◆ What is required ◆
Reproduce, word for word, only the lines from the one containing "lower_pitch_radius, lower_ball, lower_race_z))" through the one containing "import math", both included.

◆ Supplied records ◆

Start

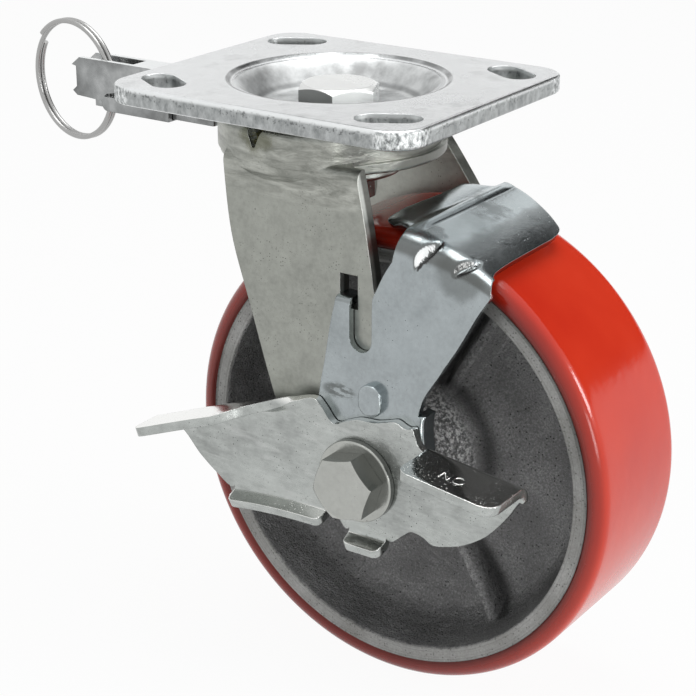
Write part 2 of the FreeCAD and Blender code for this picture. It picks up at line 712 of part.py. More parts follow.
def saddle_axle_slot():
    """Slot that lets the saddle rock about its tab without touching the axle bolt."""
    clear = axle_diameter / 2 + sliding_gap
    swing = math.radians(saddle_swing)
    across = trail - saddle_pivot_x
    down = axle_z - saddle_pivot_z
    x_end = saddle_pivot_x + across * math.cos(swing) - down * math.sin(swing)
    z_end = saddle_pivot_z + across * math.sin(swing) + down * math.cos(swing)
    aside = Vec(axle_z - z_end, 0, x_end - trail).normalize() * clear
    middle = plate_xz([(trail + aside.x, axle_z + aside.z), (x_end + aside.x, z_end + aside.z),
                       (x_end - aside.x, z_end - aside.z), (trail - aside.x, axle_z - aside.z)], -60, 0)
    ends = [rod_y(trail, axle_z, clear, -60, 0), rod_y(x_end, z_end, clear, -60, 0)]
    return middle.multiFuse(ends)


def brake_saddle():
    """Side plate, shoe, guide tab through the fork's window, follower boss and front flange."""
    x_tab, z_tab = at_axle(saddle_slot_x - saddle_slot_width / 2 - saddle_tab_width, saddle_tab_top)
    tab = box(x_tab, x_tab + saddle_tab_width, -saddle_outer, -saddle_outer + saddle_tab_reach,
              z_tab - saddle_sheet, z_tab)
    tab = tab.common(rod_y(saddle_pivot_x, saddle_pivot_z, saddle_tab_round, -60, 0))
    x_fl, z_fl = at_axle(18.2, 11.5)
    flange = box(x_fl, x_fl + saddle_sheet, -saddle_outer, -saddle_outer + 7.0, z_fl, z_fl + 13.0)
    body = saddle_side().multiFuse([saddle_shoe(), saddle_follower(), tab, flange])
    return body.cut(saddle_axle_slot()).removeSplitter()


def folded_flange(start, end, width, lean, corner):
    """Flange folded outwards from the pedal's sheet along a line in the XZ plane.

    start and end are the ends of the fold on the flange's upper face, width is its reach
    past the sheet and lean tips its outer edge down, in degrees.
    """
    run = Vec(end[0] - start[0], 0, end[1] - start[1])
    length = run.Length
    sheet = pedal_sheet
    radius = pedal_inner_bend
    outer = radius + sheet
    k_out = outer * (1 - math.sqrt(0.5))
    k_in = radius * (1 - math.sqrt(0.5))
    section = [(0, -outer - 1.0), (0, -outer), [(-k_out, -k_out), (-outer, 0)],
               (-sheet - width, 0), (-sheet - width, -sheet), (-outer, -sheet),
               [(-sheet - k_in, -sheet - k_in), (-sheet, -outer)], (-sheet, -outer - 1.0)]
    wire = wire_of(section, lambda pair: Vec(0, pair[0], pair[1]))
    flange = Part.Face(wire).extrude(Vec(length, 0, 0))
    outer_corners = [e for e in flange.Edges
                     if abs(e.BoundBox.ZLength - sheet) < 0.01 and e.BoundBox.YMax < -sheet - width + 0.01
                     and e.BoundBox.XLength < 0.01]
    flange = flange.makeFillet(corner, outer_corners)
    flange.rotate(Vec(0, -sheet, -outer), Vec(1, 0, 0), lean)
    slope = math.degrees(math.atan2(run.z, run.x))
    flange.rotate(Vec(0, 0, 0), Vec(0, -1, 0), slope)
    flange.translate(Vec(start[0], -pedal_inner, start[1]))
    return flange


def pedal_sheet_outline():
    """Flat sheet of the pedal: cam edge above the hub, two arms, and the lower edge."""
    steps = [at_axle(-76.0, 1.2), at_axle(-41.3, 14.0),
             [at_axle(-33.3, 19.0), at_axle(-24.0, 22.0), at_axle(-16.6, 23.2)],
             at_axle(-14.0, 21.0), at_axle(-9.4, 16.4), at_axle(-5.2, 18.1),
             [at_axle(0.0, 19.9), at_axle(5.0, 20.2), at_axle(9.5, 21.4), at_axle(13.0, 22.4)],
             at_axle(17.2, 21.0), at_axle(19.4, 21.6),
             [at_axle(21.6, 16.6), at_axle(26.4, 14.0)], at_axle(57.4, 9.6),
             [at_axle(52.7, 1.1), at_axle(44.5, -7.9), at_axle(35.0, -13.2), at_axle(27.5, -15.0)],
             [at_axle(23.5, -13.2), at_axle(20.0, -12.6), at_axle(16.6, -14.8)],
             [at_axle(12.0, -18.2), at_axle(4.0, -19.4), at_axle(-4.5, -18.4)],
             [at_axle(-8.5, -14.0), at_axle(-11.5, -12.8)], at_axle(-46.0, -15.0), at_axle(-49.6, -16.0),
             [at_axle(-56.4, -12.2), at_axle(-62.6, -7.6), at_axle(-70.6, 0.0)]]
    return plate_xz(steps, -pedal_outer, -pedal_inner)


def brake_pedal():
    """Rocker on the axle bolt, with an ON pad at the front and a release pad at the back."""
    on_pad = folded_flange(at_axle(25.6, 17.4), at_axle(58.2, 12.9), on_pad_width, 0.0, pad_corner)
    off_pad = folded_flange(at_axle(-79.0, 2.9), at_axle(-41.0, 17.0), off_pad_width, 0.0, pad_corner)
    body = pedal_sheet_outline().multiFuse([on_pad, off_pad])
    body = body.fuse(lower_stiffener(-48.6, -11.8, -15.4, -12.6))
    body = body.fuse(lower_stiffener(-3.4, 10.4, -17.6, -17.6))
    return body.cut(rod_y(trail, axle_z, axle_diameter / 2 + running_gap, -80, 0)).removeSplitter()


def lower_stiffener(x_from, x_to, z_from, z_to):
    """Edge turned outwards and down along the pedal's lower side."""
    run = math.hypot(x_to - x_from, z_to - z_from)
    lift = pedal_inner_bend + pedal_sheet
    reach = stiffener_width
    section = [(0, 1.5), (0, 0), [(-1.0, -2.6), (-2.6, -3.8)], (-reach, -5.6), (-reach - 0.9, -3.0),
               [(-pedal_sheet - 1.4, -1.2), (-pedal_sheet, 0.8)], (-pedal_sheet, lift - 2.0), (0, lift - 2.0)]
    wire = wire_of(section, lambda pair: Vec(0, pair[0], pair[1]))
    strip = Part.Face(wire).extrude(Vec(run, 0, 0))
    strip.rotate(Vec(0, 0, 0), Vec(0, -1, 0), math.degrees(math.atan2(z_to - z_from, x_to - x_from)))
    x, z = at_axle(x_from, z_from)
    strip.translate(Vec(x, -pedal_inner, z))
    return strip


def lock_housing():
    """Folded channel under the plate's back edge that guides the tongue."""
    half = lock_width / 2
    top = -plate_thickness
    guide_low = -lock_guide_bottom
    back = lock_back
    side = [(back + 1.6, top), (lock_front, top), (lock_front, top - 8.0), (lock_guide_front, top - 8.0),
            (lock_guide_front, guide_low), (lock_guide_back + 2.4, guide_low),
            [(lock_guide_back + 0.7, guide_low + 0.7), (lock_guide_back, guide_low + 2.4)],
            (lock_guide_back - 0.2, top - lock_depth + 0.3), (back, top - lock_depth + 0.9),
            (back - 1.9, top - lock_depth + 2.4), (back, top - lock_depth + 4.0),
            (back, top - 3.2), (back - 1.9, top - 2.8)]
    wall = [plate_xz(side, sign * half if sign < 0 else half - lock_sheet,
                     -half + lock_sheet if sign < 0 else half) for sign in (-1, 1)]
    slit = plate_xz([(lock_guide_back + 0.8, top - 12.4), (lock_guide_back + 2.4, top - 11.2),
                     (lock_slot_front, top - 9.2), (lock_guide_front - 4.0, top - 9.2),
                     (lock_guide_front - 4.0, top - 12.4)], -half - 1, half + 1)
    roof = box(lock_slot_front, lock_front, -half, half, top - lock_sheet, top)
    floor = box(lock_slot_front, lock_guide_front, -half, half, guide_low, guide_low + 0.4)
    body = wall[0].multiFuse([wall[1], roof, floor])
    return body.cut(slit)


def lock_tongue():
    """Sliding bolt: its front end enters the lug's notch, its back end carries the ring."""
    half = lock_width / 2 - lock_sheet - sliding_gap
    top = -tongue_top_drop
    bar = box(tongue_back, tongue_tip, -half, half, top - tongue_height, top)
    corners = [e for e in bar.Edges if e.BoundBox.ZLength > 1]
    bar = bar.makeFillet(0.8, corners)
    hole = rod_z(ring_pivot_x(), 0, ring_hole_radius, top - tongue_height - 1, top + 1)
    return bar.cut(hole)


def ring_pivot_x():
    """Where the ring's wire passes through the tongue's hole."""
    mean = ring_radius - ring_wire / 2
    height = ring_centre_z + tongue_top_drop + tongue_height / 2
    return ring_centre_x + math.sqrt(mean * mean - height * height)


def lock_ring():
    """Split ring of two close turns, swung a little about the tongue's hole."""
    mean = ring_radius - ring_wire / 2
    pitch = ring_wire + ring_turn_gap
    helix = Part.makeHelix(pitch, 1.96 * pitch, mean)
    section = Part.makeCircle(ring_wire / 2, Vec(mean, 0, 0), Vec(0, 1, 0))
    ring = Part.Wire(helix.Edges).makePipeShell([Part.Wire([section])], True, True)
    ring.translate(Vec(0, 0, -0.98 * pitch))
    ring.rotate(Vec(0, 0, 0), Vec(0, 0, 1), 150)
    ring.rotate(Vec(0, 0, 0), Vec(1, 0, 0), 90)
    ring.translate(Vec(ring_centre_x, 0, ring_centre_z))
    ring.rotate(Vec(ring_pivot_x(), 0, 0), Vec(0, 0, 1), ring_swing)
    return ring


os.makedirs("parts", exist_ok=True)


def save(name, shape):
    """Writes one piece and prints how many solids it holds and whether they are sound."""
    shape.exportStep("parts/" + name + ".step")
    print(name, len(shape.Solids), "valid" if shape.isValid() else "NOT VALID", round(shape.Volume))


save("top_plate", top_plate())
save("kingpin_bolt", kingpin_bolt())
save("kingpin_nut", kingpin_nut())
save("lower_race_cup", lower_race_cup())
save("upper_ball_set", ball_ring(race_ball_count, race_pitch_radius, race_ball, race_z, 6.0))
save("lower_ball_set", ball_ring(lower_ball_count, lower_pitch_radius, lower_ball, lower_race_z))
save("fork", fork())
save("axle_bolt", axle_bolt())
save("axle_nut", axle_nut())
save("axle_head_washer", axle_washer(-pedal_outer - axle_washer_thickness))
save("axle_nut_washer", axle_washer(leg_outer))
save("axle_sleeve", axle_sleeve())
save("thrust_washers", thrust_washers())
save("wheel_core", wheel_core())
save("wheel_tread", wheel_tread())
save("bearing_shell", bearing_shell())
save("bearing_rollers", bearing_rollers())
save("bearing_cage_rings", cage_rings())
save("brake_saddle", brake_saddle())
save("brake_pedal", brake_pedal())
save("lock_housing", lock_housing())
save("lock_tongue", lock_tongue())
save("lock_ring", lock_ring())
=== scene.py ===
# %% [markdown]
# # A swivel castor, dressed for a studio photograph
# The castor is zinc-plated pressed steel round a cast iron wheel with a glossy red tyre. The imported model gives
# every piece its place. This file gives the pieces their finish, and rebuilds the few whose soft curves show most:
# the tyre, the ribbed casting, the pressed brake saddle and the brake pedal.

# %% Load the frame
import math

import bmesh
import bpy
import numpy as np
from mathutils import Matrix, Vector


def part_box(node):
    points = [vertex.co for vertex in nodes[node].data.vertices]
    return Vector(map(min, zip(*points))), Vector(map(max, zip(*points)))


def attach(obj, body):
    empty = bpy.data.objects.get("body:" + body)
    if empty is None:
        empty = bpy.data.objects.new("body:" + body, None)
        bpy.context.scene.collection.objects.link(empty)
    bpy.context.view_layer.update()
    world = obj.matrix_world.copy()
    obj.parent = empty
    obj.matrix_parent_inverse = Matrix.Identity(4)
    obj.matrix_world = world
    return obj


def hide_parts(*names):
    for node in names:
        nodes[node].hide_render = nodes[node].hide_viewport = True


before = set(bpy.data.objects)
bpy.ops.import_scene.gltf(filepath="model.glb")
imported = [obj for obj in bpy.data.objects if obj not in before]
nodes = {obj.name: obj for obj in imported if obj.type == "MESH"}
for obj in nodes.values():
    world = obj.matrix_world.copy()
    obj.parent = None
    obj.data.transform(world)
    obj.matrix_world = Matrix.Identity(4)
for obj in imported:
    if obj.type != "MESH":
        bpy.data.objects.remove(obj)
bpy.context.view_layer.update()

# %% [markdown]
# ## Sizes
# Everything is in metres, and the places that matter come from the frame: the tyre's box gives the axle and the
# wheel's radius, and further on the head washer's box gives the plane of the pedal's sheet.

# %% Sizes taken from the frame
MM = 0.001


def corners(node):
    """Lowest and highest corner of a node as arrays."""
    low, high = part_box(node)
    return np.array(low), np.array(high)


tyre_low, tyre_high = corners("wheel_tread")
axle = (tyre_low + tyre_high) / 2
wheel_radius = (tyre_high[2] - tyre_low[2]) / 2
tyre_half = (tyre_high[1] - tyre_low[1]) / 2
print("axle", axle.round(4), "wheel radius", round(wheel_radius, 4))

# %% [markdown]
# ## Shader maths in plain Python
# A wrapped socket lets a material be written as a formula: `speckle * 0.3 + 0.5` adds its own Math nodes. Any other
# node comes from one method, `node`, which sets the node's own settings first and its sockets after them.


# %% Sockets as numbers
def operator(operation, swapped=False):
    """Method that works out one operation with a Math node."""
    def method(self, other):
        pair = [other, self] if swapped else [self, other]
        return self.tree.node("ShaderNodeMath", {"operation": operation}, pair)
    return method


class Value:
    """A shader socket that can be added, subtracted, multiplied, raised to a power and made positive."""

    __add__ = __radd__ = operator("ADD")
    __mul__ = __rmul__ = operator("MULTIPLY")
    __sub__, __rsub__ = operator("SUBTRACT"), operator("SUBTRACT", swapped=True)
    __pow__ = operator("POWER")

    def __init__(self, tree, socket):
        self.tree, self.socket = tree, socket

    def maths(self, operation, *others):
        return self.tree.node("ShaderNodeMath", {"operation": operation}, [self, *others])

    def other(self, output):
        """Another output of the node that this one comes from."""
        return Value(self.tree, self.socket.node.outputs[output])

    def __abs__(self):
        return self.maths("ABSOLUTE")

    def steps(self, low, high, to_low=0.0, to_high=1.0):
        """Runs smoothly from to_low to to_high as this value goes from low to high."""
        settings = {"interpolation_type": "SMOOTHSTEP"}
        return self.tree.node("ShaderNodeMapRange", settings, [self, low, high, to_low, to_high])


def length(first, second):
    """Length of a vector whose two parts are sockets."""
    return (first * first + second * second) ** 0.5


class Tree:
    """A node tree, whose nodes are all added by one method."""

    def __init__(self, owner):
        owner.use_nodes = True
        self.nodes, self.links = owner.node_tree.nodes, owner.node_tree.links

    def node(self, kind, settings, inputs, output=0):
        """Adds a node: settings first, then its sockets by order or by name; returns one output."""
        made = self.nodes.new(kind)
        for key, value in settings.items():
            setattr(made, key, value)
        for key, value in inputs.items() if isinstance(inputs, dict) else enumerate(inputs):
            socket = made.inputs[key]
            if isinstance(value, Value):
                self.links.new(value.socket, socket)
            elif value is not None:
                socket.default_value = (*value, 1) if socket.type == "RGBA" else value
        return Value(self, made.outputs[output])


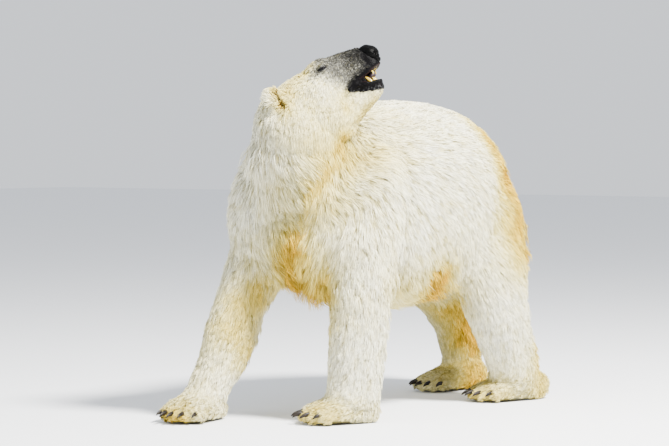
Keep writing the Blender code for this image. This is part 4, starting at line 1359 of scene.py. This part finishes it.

End

◆ Solution ◆
save("lower_ball_set", ball_ring(lower_ball_count, lower_pitch_radius, lower_ball, lower_race_z))
save("fork", fork())
save("axle_bolt", axle_bolt())
save("axle_nut", axle_nut())
save("axle_head_washer", axle_washer(-pedal_outer - axle_washer_thickness))
save("axle_nut_washer", axle_washer(leg_outer))
save("axle_sleeve", axle_sleeve())
save("thrust_washers", thrust_washers())
save("wheel_core", wheel_core())
save("wheel_tread", wheel_tread())
save("bearing_shell", bearing_shell())
save("bearing_rollers", bearing_rollers())
save("bearing_cage_rings", cage_rings())
save("brake_saddle", brake_saddle())
save("brake_pedal", brake_pedal())
save("lock_housing", lock_housing())
save("lock_tongue", lock_tongue())
save("lock_ring", lock_ring())
=== scene.py ===
# %% [markdown]
# # A swivel castor, dressed for a studio photograph
# The castor is zinc-plated pressed steel round a cast iron wheel with a glossy red tyre. The imported model gives
# every piece its place. This file gives the pieces their finish, and rebuilds the few whose soft curves show most:
# the tyre, the ribbed casting, the pressed brake saddle and the brake pedal.

# %% Load the frame
import math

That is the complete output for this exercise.